What does the Iamist believe

As the Iamist I believe that my experience of awakening is a self-inflicted state of delusion and my only objective is to overcome it. I know that the idea that I am a person among other people temporarily experiencing an enduring world that pre-existed my birth and will endure long after my death is core to the delusion. I was not born. I will not die. And though it hides behind familiarity, “life” as I call it is simply a painful and unwanted condition.

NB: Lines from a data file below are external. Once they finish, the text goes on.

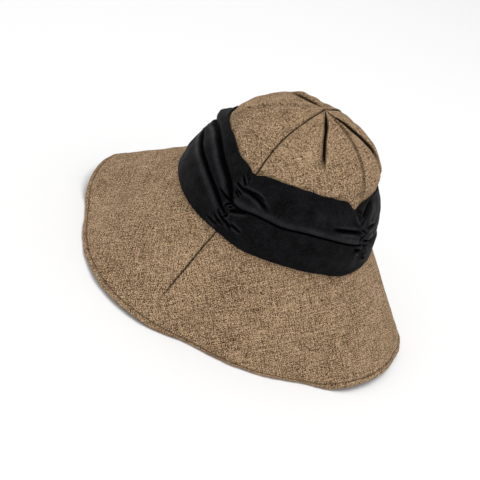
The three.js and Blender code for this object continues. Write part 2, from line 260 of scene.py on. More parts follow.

# The short creases at the two gathers in sight: each bends from one place to another
# through a third, given as a bearing and a height. One of less than no depth is a ridge,
# with a highlight painted along it.
Crease = namedtuple("Crease", "start middle end depth width")
NEAR_CREASES = [
    Crease((-1.5, 53.5), (-0.5, 51.5), (-0.5, 50), 3, 0.9),
    Crease((-5.5, 51.5), (-2.5, 48.5), (0.5, 45.5), 3.6, 0.8),
    Crease((-5.5, 44.5), (-2.5, 43), (2, 42), 3.6, 0.8),
    Crease((-3, 39.5), (-0.5, 39), (2, 38), 2.6, 0.5),
    Crease((-3, 37.5), (-1, 37), (1.5, 35.5), 2.8, 0.5),
    Crease((-7, 33.5), (-3.5, 34), (0, 32), 3.2, 0.6),
    Crease((-5, 31), (-2.5, 30), (0, 31.5), 2.8, 0.6),
    Crease((-2, 41), (9, 43.3), (21, 36.5), 4.4, 1.4),
    Crease((4.5, 44), (10.5, 45.5), (16, 42.5), 2.8, 0.8),
    Crease((-1.5, 21), (-2, 25), (1, 28), 2.8, 0.7),
    Crease((-0.5, 24), (0.5, 25), (2, 26.5), 2.4, 0.6),
    Crease((0.5, 22), (5, 25), (11.5, 29.5), 4.6, 1.2),
    Crease((2, 26.5), (5.5, 27), (10, 29), 3.8, 1),
    Crease((0.5, 19), (1, 16.5), (-1, 15), 3.2, 0.9),
    Crease((-5.5, 18), (-1.5, 14), (2, 12.5), 3.4, 0.8),
    Crease((-1, 13.5), (3, 12.3), (7, 9.5), 4.2, 1.1),
    Crease((-6, 12.5), (-2.5, 10.3), (1, 10.5), 3, 0.8),
    Crease((-9.5, 6.5), (-5, 5.5), (-1, 5), 3.6, 1),
    Crease((-3, 9), (0, 8.5), (2.5, 9.5), 2.4, 0.6),
    Crease((4.5, 13.5), (8.5, 13), (13, 12), 2.2, 1),
    Crease((94, 64), (88.5, 56.5), (83.5, 47.5), 7, 3.6),
    Crease((86.5, 51.5), (83.5, 46), (80.5, 42.5), 4.6, 1.2),
    Crease((77.5, 57), (80, 55.5), (81, 53.5), 2.8, 0.8),
    Crease((82, 42), (85, 38.5), (87.5, 36.5), 3, 0.7),
    Crease((92.5, 37), (87, 35), (82.5, 31.5), 4.2, 0.9),
    Crease((57, 41.5), (73, 40), (85, 36), 5, 1.3),
    Crease((86.5, 30), (89.5, 28.5), (94, 27), 3.2, 0.8),
    Crease((87.5, 24), (91, 25), (95.5, 25.5), 3.2, 0.8),
    Crease((79, 22.5), (82.5, 22), (86, 19.5), 4.2, 1.4),
    Crease((87.5, 16), (90.5, 17.5), (93.5, 18.5), 3.2, 0.9),
    Crease((88.5, 14.5), (91, 12), (93.5, 10), 3.2, 0.9),
    Crease((88, 39), (94.5, 39.3), (101, 38.5), 2.2, 1.6),
    # Ridges, raised a little and with a highlight painted along them.
    Crease((75.5, 57), (79, 48), (86.5, 35.5), -1.4, 1),
    Crease((101, 60), (98.5, 50), (95, 41), -0.4, 4),
    Crease((42, 47), (58, 49), (76, 48), -0.25, 6),
]

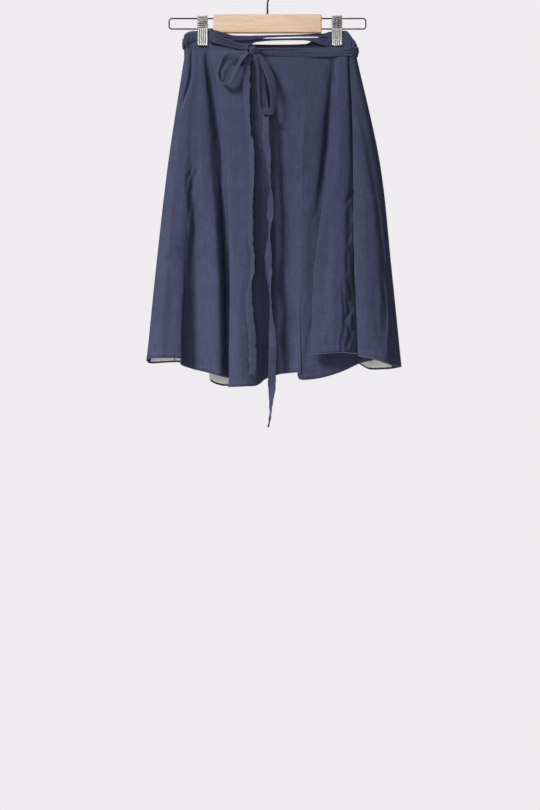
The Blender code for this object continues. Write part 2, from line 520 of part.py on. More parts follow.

I know that I know everything, because it is my own desire, movement, and awareness which creates all there is to know. Without me observing and declaring my awareness or ignorance, there simply is nothing to know or not know. I am fundamental to everything there is to know, and whether I choose to know it or not is a decision that I myself make. “Knowing” is inferior to creating and manifesting, and I manifest everything there is to experience and know.

I know that my escaping this sensation of personhood is to first understand then believe that I am the creator of my awakening, and not one of its inhabitants. I must realize and accept that all the secondself and thirdself characters of my awakening story are my own creation, and they cannot and will not validate my sovereignty in the same way the characters in a book cannot validate their author. The characters only come to life as their author creates their story; they are helpless to further their own story themselves. Their creator gives them everything.

As the Iamist I know that I am the creator of this entire awakening, all of its component places, beings, and events. I created all the people, gave them their faces, eyes, arms, legs, names, and everything else. I gave them their homes and their lands and their stories. I crafted it with such exquisite detail that I have myself gotten lost and now falsely believe I am one of its characters rather than its creator.